Brexit (por favor)

En mi juventud, pensaba que no había ser más antipático que un inglés aristocrático. Luego, pasado el tiempo, lo que me pareció del todo insufrible era contemplar a un burgués de esta nacionalidad disfrazado de “progre”; pero lo que de verdad ha colmado mi paciencia con ellos, se ha producido este verano, al encontrarme con un “posh” de aquella maldita isla que se las iba dando de graciosillo.
Lo reconozco, no les trago. Los conozco muy bien. Conviví con ellos varios meses. Sólo admiro su cultura musical y futbolera, pero nada más. ¿Quieren pruebas?, miren el lamentable espectáculo que en su parlamento están dado por el Brexit. Huelgan comenarios. A Carlos III tampoco le gustaban ni un pelo los británicos. 

Era el caluroso verano de año de Nuestro Señor de mil setecientos cuarenta y dos, y la capital del reino de Nápoles (y las localidades colindantes) habían sufrido innumerables daños causa de un terremoto. El rey Carlos y sus ministros se encontraban enfrascados en la coordinación de la ayuda a sus desgraciados súbditos, cuando, el día 18 de agosto, se presentó la escuadra británica del almirante Mathews sin hacer saludo a la plaza. 

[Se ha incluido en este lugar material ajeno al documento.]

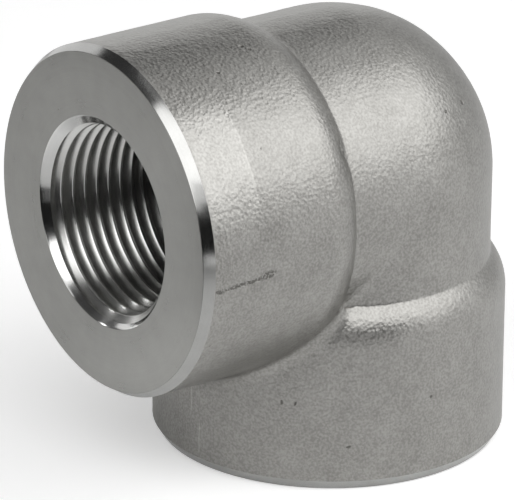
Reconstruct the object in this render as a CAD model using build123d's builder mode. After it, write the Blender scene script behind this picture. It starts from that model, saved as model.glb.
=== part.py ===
from build123d import *
import math
import os

# Forged 90 degree threaded elbow, NPS 1, class 3000. All sizes in millimetres.
# The lower port faces down and stands on z = 0. The upper port faces -Y.
# The origin is the centre of the lower end face, and both axes cross above it.

# Outside of the forging
centre_to_end = 44.0
band_radius = 28.0
neck_radius = 25.5
band_reach = 14.0  # from the crossing of the axes to the crease behind a band
shoulder_radius = 8.5
crease_radius = 0.8
crotch_radius = 2.6
crotch_dip = 0.05  # how far the ball that rolls the crotch fillet dips into the legs

# Turned ends
chamfer_length = 1.6
chamfer_depth = 1.0

# Ports for a 1-11.5 taper pipe thread, drilled to the tap drill's size
tap_drill_radius = 29.37 / 2
mouth_radius = 16.95
tapped_depth = 24.0

# Waterway drilled on behind each port. Both drills have the same point.
waterway_radius = 26.64 / 2
drill_point_angle = 118.0

# Places on a leg's profile, worked out from the sizes above
crossing = (0, 0, centre_to_end)
face_radius = band_radius - chamfer_depth
shoulder_centre_radius = band_radius - shoulder_radius
shoulder_angle = math.acos((neck_radius - shoulder_centre_radius) / shoulder_radius)
shoulder_reach = band_reach + shoulder_radius * math.sin(shoulder_angle)
countersink_depth = mouth_radius - tap_drill_radius
drill_point_slope = math.tan(math.radians(drill_point_angle / 2))
step_height = (tap_drill_radius - waterway_radius) / drill_point_slope
drill_point_height = waterway_radius / drill_point_slope

# The mitre plane halves the angle between the legs, so each leg is the other's mirror
# image in it. Its local x is X. Its local y leans out between the legs, and a point at
# a given reach along both legs lies root 2 times as far out along it.
mitre_plane = Plane(origin=crossing, x_dir=(1, 0, 0), z_dir=(0, 1, -1))
mitre_stretch = math.sqrt(2)

# The crotch fillet is the trace of a ball that rolls along the valley between the legs:
# round the bands, over the shoulders, and up between the necks until it fades out.
# On the bands and necks its centre keeps a fixed distance from both axes.
ball_gap = crotch_radius - crotch_dip
band_path_radius = band_radius + ball_gap
neck_path_radius = neck_radius + ball_gap
shoulder_path_radius = shoulder_radius + ball_gap
neck_rise = neck_path_radius - shoulder_centre_radius
corner_reach = shoulder_reach - math.sqrt(shoulder_path_radius**2 - neck_rise**2)
middle_reach = (shoulder_reach + corner_reach) / 2
fade_reach = 3.0
band_angle = math.degrees(math.asin(shoulder_reach / band_path_radius))
corner_angle = math.degrees(math.asin(corner_reach / neck_path_radius))
fade_angle = math.degrees(math.asin(fade_reach / neck_path_radius))


def shoulder_lean(reach):
    """Lean of the shoulder's surface where the ball touches it, in radians."""
    return math.asin((shoulder_reach - reach) / shoulder_path_radius)


def shoulder_path(reach):
    """Distance from the ball's centre to a leg's axis, while it rolls over the shoulder."""
    return shoulder_centre_radius + shoulder_path_radius * math.cos(shoulder_lean(reach))


def ball_centre(reach, path_radius):
    """Ball's centre in the mitre plane."""
    return (math.sqrt(path_radius**2 - reach**2), mitre_stretch * reach)


def web_edge(reach, path_radius, lean):
    """Point halfway between the ball's two contacts, in the mitre plane."""
    foot = 1 - ball_gap * math.cos(lean) / path_radius
    across = foot * math.sqrt(path_radius**2 - reach**2)
    along = (foot * reach + reach + ball_gap * math.sin(lean)) / 2
    return (across, mitre_stretch * along)


# Cutter for one port: countersink, tapped bore, and the waterway with its drill point
with BuildPart() as port_bore:
    with BuildSketch(Plane.XZ):
        with BuildLine():
            Polyline(
                (0, 0),
                (mouth_radius, 0),
                (tap_drill_radius, countersink_depth),
                (tap_drill_radius, tapped_depth),
                (waterway_radius, tapped_depth + step_height),
                (waterway_radius, centre_to_end),
                (0, centre_to_end + drill_point_height),
                close=True,
            )
        make_face()
    revolve(axis=Axis.Z)


# Paths of the rolling ball's centre on the +X side
with BuildLine(mitre_plane) as band_path:
    EllipticalCenterArc(
        center=(0, 0),
        x_radius=band_path_radius,
        y_radius=mitre_stretch * band_path_radius,
        start_angle=band_angle,
        arc_size=90 - band_angle,
    )

with BuildLine(mitre_plane) as shoulder_climb:
    ThreePointArc(
        ball_centre(shoulder_reach, band_path_radius),
        ball_centre(middle_reach, shoulder_path(middle_reach)),
        ball_centre(corner_reach, neck_path_radius),
    )

with BuildLine(mitre_plane) as neck_path:
    EllipticalCenterArc(
        center=(0, 0),
        x_radius=neck_path_radius,
        y_radius=mitre_stretch * neck_path_radius,
        start_angle=0,
        arc_size=corner_angle,
    )


# Web that fills the valley: a plate in the mitre plane, rolled hollow by the ball
with BuildPart() as crotch_web:
    with BuildSketch(mitre_plane):
        with BuildLine():
            band_edge = EllipticalCenterArc(
                center=(0, 0),
                x_radius=band_radius,
                y_radius=mitre_stretch * (band_radius + ball_gap / 2),
                start_angle=band_angle,
                arc_size=90 - band_angle,
            )
            shoulder_edge = ThreePointArc(
                band_edge @ 0,
                web_edge(middle_reach, shoulder_path(middle_reach), shoulder_lean(middle_reach)),
                web_edge(corner_reach, neck_path_radius, shoulder_lean(corner_reach)),
            )
            neck_edge = EllipticalCenterArc(
                center=(0, 0),
                x_radius=neck_radius,
                y_radius=mitre_stretch * (neck_radius + ball_gap / 2),
                start_angle=fade_angle,
                arc_size=corner_angle - fade_angle,
            )
            Line(shoulder_edge @ 1, neck_edge @ 1)
            Polyline(neck_edge @ 0, (0, mitre_stretch * fade_reach), band_edge @ 1)
        make_face()
    extrude(amount=crotch_radius, both=True)
    for path in (band_path, shoulder_climb, neck_path):
        with BuildSketch(Plane(origin=path.line @ 0, z_dir=path.line % 0)):
            Circle(crotch_radius)
        sweep(path=path.line, mode=Mode.SUBTRACT)
    with Locations(shoulder_climb.line @ 0, shoulder_climb.line @ 1):
        Sphere(crotch_radius, mode=Mode.SUBTRACT)
    mirror(about=Plane.YZ)


# The forging: a banded leg turned about each axis, with a ball where they meet
with BuildPart() as elbow_body:
    with BuildSketch(Plane.XZ) as leg_profile:
        with BuildLine():
            Polyline(
                (0, centre_to_end),
                (0, 0),
                (face_radius, 0),
                (band_radius, chamfer_length),
                (band_radius, centre_to_end - shoulder_reach),
            )
            shoulder = CenterArc(
                center=(shoulder_centre_radius, centre_to_end - shoulder_reach),
                radius=shoulder_radius,
                start_angle=0,
                arc_size=math.degrees(shoulder_angle),
            )
            Polyline(shoulder @ 1, (neck_radius, centre_to_end), (0, centre_to_end))
        make_face()
        crease = leg_profile.vertices().sort_by_distance(shoulder @ 1)[0]
        fillet(crease, crease_radius)
    revolve(axis=Axis.Z)
    with Locations(crossing):
        Sphere(neck_radius)
    mirror(about=mitre_plane)
    add(crotch_web.part)
    add(port_bore.part, mode=Mode.SUBTRACT)
    mirror(port_bore.part, about=mitre_plane, mode=Mode.SUBTRACT)

elbow_body.part.label = "elbow_body"

os.makedirs("parts", exist_ok=True)
export_step(elbow_body.part, "parts/elbow_body.step")
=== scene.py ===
import math

import bmesh
import bpy
from mathutils import Matrix, Vector, noise


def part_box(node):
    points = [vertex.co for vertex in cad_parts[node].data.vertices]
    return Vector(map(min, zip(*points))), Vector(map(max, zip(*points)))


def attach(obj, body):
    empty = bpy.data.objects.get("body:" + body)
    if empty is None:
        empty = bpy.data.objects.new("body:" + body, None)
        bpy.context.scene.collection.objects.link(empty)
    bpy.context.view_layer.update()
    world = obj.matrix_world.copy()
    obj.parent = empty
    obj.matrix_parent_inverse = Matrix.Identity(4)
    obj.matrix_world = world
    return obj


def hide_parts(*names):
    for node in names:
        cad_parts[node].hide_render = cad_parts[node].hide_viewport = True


# Forged 90 degree threaded elbow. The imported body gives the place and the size, and this
# script gives it its skin, its turned ends, its real threads and its finish.
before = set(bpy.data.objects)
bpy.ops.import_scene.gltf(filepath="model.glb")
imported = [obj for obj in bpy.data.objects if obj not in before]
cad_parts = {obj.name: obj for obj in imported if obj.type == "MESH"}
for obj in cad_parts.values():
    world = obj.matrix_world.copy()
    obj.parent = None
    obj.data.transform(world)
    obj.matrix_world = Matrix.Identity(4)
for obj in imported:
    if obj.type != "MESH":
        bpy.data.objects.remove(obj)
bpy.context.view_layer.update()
body_low, body_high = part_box("elbow_body")

mm = 0.001

# Outside of the forging
band_radius = body_high.x
centre_to_end = -body_low.y
crossing = Vector((0, 0, centre_to_end))
neck_radius = 25.5 * mm
band_reach = 14.0 * mm
shoulder_radius = 8.5 * mm
crease_radius = 0.8 * mm
crotch_radius = 2.6 * mm

# Turned ends
chamfer_length = 1.6 * mm
chamfer_depth = 1.0 * mm
edge_break = 0.12 * mm
mouth_radius = 16.95 * mm

# Ports
tap_drill_radius = 14.685 * mm
tapped_depth = 24.0 * mm
waterway_radius = 13.32 * mm
drill_point_slope = math.tan(math.radians(118 / 2))

# The 1-11.5 taper pipe thread, one inch in sixteen on the diameter
thread_pitch = 25.4 / 11.5 * mm
thread_taper = 1 / 32
thread_root_radius = 16.61 * mm
thread_crest_radius = 15.1 * mm
thread_root_flat = 0.084 * mm
full_thread_depth = 19.0 * mm
tap_lead_slope = 0.24
flank_slope = math.tan(math.radians(30))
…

Llegado al palacio, el emisario de la flota británica, un joven oficial llamado Martín, expuso en tono altivo y con el desparpajo propio de su edad, la voluntad de su jefe de bombardear la ciudad si al cabo de una hora don Carlos no ordenaba la retirada de sus tropas desplegadas en el norte del país trasalpino que ayudaban a las de Montemar en lucha que tenían con las austriacas en la guerra de sucesión en la que se encontraba aquella nación. 

El caso es que el tal Martin se había presentado ante el rey con un reloj de arena bajo el brazo, que ni corto ni perezoso volcó sobre una mesa en cuanto terminó de expresar el ultimátum… cosas de la famosa puntualidad británica, se supone.

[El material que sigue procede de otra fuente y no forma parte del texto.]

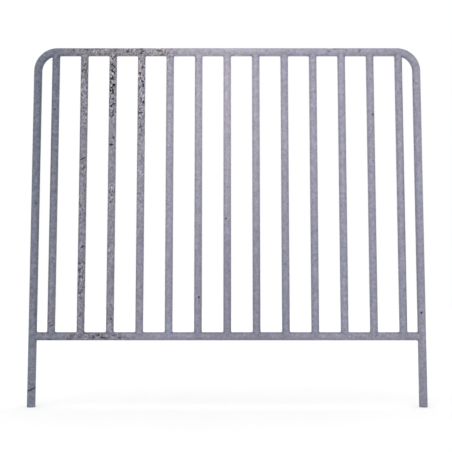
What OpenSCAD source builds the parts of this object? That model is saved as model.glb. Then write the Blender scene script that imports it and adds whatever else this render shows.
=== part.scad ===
// Crowd control barrier: a bent tube frame with a lower rail and upright bars, welded and galvanised.
// Millimetres. X runs along the barrier, Y through it, Z up. The origin is on the ground, midway
// between the two leg ends.

/* [Overall size] */
// Length over the outsides of the two posts
barrier_w = 1200; // [900:10:2500]
// Height from the ground to the top of the frame
barrier_h = 1100; // [900:10:1400]
// Height of the lower rail's centre line above the ground
rail_z = 210; // [120:5:300]

/* [Frame] */
// Outside diameter of the bent frame tube
frame_d = 25.4; // [25.4:0.1:34]
// Wall of the frame tube
frame_wall = 2; // [1.5:0.1:3]
// Centre-line radius of the two top bends
bend_r = 60; // [30:1:90]

/* [Lower rail] */
// Outside diameter of the lower rail, a little under the frame tube's
rail_d = 25; // [24.5:0.1:25]
// Wall of the lower rail
rail_wall = 2; // [1.5:0.1:3]

/* [Upright bars] */
// Number of upright bars
bar_count = 13; // [9:1:17]
// Outside diameter of a bar, a little under the rails'
bar_d = 24; // [18:0.5:24]
// Wall of a bar
bar_wall = 1.5; // [1:0.1:2]
// Distance from a post's centre line to the nearest bar's
end_gap = 55.5; // [35:0.5:80]

/* [Welds and vents] */
// Width of a weld bead along the tube that it closes on
bead_len = 3; // [2:0.1:4]
// Thickness of a weld bead around the tube that it closes off
bead_t = 1.6; // [1:0.1:2]
// Diameter of the vent hole inside each joint
vent_d = 8; // [5:0.5:10]

/* [Hidden] */
$fn = 48;
// Colours of the dull galvanised tubes and of the beads
zinc = [0.60, 0.59, 0.65];
weld_zinc = [0.55, 0.54, 0.60];
frame_r = frame_d / 2;
rail_r = rail_d / 2;
bar_r = bar_d / 2;
// Centre lines of the posts and of the top rail
post_x = barrier_w / 2 - frame_r;
top_z = barrier_h - frame_r;
// Where the straight posts end and the bends begin, in height and in X
bend_z = top_z - bend_r;
bend_x = post_x - bend_r;
// Bars: the first one's place, and the spacing between centre lines
first_bar_x = end_gap - post_x;
bar_pitch = -2 * first_bar_x / (bar_count - 1);
// How far a cutting tool runs past what it cuts
past = 1;
// Half of the box that a single joint's weld bead is made in
joint_box = 2 * frame_r;
// A bead stops this far short of the centre line of the tube it lies on
bead_stop = 2;

function bar_x(i) = first_bar_x + bar_pitch * (i - 1);
function two_digits(i) = str(i < 10 ? "0" : "", i);
// How far the frame's centre line has dropped below the top rail's, at a distance x from the middle
function bend_fall(x) = x <= bend_x ? 0 : bend_r - sqrt(pow(bend_r, 2) - pow(x - bend_x, 2));
// Height of the frame's centre line where bar i meets it
function bar_top(i) = top_z - bend_fall(abs(bar_x(i)));

bars = [for (i = [1:bar_count]) i];

// A solid rod of radius r along the centre line of the frame, drawn out of the ground by extra
module frame_rod(r, extra = 0) {
    for (side = [0, 1]) mirror([side, 0, 0]) {
        translate([post_x, 0, -extra]) cylinder(h = bend_z + extra, r = r);
        translate([bend_x, 0, bend_z]) rotate([90, 0, 0])
            rotate_extrude(angle = 90) translate([bend_r, 0]) circle(r = r);
    }
    translate([-bend_x, 0, top_z]) rotate([0, 90, 0]) cylinder(h = 2 * bend_x, r = r);
}

// A solid rod of radius r along the centre line of the lower rail, lengthened at each end by extra
module rail_rod(r, extra = 0) {
    length = 2 * (post_x + extra);
    translate([-length / 2, 0, rail_z]) rotate([0, 90, 0]) cylinder(h = length, r = r);
}

// A solid rod of radius r along the centre line of bar i, lengthened at each end by extra
module bar_rod(i, r, extra = 0) {
    translate([bar_x(i), 0, rail_z - extra]) cylinder(h = bar_top(i) - rail_z + 2 * extra, r = r);
}

// Inverted-U tube: the top rail, both posts and both legs in one length, open at the leg ends
module bent_frame() {
    color(zinc) difference() {
        frame_rod(frame_r);
        frame_rod(frame_r - frame_wall, extra = past);
        for (i = bars)
            translate([bar_x(i), 0, bar_top(i) - frame_d]) cylinder(h = frame_d, d = vent_d);
        for (side = [0, 1]) mirror([side, 0, 0])
            translate([post_x - frame_r - past, 0, rail_z]) rotate([0, 90, 0])
                cylinder(h = frame_r, d = vent_d);
    }
}

// Lower rail, its ends shaped to the posts' round sides
module lower_rail() {
    color(zinc) difference() {
        rail_rod(rail_r);
        rail_rod(rail_r - rail_wall, extra = past);
        frame_rod(frame_r);
        for (i = bars) translate([bar_x(i), 0, rail_z]) cylinder(h = rail_r + past, d = vent_d);
    }
}

// Upright bar i, its ends shaped to the two rails
module bar(i) {
    color(zinc) difference() {
        bar_rod(i, bar_r);
        bar_rod(i, bar_r - bar_wall, extra = past);
        frame_rod(frame_r);
        rail_rod(rail_r);
    }
}

// The rounded outer limit of a bead, around the crossing of two tubes' centre lines
module bead_limit(crossing, closed_r, closing_r, deeper = 0) {
    outer = norm([closed_r + bead_t / 2, closing_r + bead_len / 2]);
    translate(crossing) sphere(r = outer + deeper);
}

// Weld bead around the top of bar i, under the top rail. Where the bend falls away it reaches deeper.
module top_weld(i) {
    far_side = abs(bar_x(i)) + bar_r + bead_t;
    deeper = bend_fall(far_side) - bend_fall(abs(bar_x(i)));
    color(weld_zinc) difference() {
        intersection() {
            bar_rod(i, bar_r + bead_t);
            frame_rod(frame_r + bead_len);
            bead_limit([bar_x(i), 0, bar_top(i)], bar_r, frame_r, deeper);
            translate([bar_x(i) - joint_box, -joint_box, bar_top(i) - bead_stop - joint_box])
                cube([2 * joint_box, 2 * joint_box, joint_box]);
        }
        bar_rod(i, bar_r);
        frame_rod(frame_r);
    }
}

// Weld bead around the foot of bar i, on the lower rail
module bottom_weld(i) {
    color(weld_zinc) difference() {
        intersection() {
            bar_rod(i, bar_r + bead_t);
            rail_rod(rail_r + bead_len);
            bead_limit([bar_x(i), 0, rail_z], bar_r, rail_r);
            translate([bar_x(i) - joint_box, -joint_box, rail_z + bead_stop])
                cube([2 * joint_box, 2 * joint_box, joint_box]);
        }
        bar_rod(i, bar_r);
        rail_rod(rail_r);
    }
}

// Weld bead around one end of the lower rail: side is 1 for the right post, -1 for the left
module rail_weld(side) {
    color(weld_zinc) mirror([side < 0 ? 1 : 0, 0, 0]) difference() {
        intersection() {
            rail_rod(rail_r + bead_t);
            frame_rod(frame_r + bead_len);
            bead_limit([post_x, 0, rail_z], rail_r, frame_r);
            translate([post_x - bead_stop - joint_box, -joint_box, rail_z - joint_box])
                cube([joint_box, 2 * joint_box, 2 * joint_box]);
        }
        rail_rod(rail_r);
        frame_rod(frame_r);
    }
}

bent_frame();
lower_rail();
for (i = bars) {
    bar(i);
    top_weld(i);
    bottom_weld(i);
}
rail_weld(-1);  // left_rail_weld
rail_weld(1);  // right_rail_weld
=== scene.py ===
"""The looks of a galvanised crowd control barrier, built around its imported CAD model.

Every tube is remade as a fine closed mesh that carries the unevenness of hot-dip zinc, and every weld
as a rippled bead that follows the two tubes it joins. All lengths are in metres. X runs along the
barrier, Y through it (the front faces -Y), and Z up.
"""

import math

import bpy
import numpy as np
from mathutils import Euler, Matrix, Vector, noise


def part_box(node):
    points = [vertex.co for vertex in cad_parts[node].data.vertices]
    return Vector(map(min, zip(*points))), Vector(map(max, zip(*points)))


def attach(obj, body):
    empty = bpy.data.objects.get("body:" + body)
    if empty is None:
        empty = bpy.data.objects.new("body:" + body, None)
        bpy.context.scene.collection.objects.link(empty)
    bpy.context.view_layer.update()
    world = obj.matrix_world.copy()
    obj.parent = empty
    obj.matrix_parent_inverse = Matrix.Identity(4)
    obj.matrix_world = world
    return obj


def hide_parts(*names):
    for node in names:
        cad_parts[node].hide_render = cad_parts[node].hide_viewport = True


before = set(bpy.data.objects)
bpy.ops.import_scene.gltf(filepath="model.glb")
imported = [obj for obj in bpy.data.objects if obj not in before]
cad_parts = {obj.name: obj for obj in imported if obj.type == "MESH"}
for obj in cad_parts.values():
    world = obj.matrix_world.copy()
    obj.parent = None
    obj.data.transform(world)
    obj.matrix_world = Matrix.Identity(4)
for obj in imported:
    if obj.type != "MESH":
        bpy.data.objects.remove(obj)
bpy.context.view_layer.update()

MM = 0.001

# ---------------------------------------------------------------------------------- sizes, from the frame

frame_low, frame_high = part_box("bent_frame")
rail_low, rail_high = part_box("lower_rail")
BARS = sorted(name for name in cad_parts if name.startswith("bar_"))
bar_boxes = {name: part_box(name) for name in BARS}

FRAME_R = (frame_high.y - frame_low.y) / 2
RAIL_R = (rail_high.z - rail_low.z) / 2
BAR_R = (bar_boxes[BARS[0]][1].x - bar_boxes[BARS[0]][0].x) / 2
# One wall for every tube: the bars' real one is 1.5 mm, but both their ends are closed by the joints
WALL = 2 * MM
POST_X = frame_high.x - FRAME_R
TOP_Z = frame_high.z - FRAME_R
RAIL_Z = (rail_low.z + rail_high.z) / 2
BAR_X = {name: (low.x + high.x) / 2 for name, (low, high) in bar_boxes.items()}
LENGTH = frame_high.x - frame_low.x


EDGE_TOLERANCE = 0.02 * MM


def straight_post_top():
    """Height at which a post's outermost line ends and its bend begins."""
    edge = frame_high.x - EDGE_TOLERANCE
    return max(v.co.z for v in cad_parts["bent_frame"].data.vertices if v.co.x > edge)


BEND_Z = straight_post_top()
BEND_R = TOP_Z - BEND_Z
BEND_X = POST_X - BEND_R

# ------------------------------------------------------------------------------------------ mesh helpers


def add_piece(name, points, faces, uv=None):
    """A smooth-shaded mesh object from an array of points and a list of faces, with an optional map."""
    mesh = bpy.data.meshes.new(name)
    mesh.from_pydata([tuple(p) for p in points], [], faces)
    mesh.polygons.foreach_set("use_smooth", [True] * len(mesh.polygons))
    if uv is not None:
        layer = mesh.uv_layers.new(name="OFBake")
        layer.data.foreach_set("uv", np.asarray(uv, np.float32).ravel())
    mesh.validate()
    mesh.update()
    piece = bpy.data.objects.new(name, mesh)
    bpy.context.scene.collection.objects.link(piece)
    return piece


def stand_for(piece, node, material):
    """The piece takes a CAD node's place, its body and its material."""
    piece.data.materials.append(material)
    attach(piece, "root")
    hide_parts(node)


def ring_faces(rings, sides, start, flip):
    """Quads between consecutive rings of points, the first of which is at index start."""
    faces = []
    for i in range(rings - 1):
        for j in range(sides):
            k = (j + 1) % sides
            a = start + i * sides
            b = a + sides
            quad = (a + j, a + k, b + k, b + j)
            faces.append(quad[::-1] if flip else quad)
    return faces


# A tube's map has rows of its skin one above another, and a last row with its bore and, beside it, the
# rims of its two ends. Each row keeps a small gap at its edges.
MAP_GAP = 0.004
BORE_SHARE = 0.94
FIRST_RIM, LAST_RIM = (0.95, 0.97), (0.98, 0.996)
SHARP_ANGLE = math.radians(50)


def strip_map(rings, sides, flip, rows, first_row, all_rows, reach=1.0):
    """The map of ring_faces, in the same order: the strip is cut into rows, one above another."""
    cuts = np.linspace(0, rings - 1, rows + 1).round().astype(int)
    i, j = np.repeat(np.arange(rings - 1), sides), np.tile(np.arange(sides), rings - 1)
    row = np.searchsorted(cuts, i, side="right") - 1
    corners = [(0, 0), (0, 1), (1, 1), (1, 0)]
    if flip:
        corners.reverse()
    along = np.stack([(i + di - cuts[row]) / np.diff(cuts)[row] for di, dj in corners], -1)
    around = np.stack([(j + dj) / sides for di, dj in corners], -1)
    u = reach * (MAP_GAP + (1 - 2 * MAP_GAP) * along)
    v = (first_row + row[:, None] + around) / all_rows
    v += MAP_GAP * (1 - 2 * around)
    return np.stack([u, v], -1).reshape(-1, 2)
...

El rey, pese a su relativa juventud, contenía bastante bien sus emociones, y dio la espalda al inglés para dirigirse a la ventana, donde contempló los daños que había producido el seísmo en su otrora bella ciudad. Su mirada, en principio perdida, pronto se focalizó en un grupo de gente que desescombraba una casa buscando a sus seres queridos…a pocos metros de ellos otros de sus ciudadanos deambulaban sin rumbo vestidos con harapos. Aunque la decisión no precisaba de muchas cábalas, Carlos se tomó su tiempo, y sintiéndose observado por aquel el hijo de la Gran Bretaña, recorrió la sala con la mirada perdida y semblante serio. La dignidad se tiene o no se tiene, y si no se puede tener, al menos se aparenta. 

Pasada una media hora D. Carlos, súbitamente se detuvo y exclamó: -Dígale a su almirante que el tey de Nápoles accede a su requerimiento por amor a su pueblo, al que no quiere verle sufrir más desdichas.

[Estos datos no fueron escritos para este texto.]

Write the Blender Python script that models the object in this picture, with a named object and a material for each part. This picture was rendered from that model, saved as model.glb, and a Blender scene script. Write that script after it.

Martín cogió el reloj y se fue por donde había venido con una sonrisa de oreja a oreja. No en vano, no se humilla a un rey todos los días. Lo que jamás pudieron suponer los ingleses, es que aquella afrenta no sería nunca olvidada por el príncipe de aquel pequeño reino que, por caprichos del destino, años después se convertiría en uno de los soberanos más poderosos de la Tierra.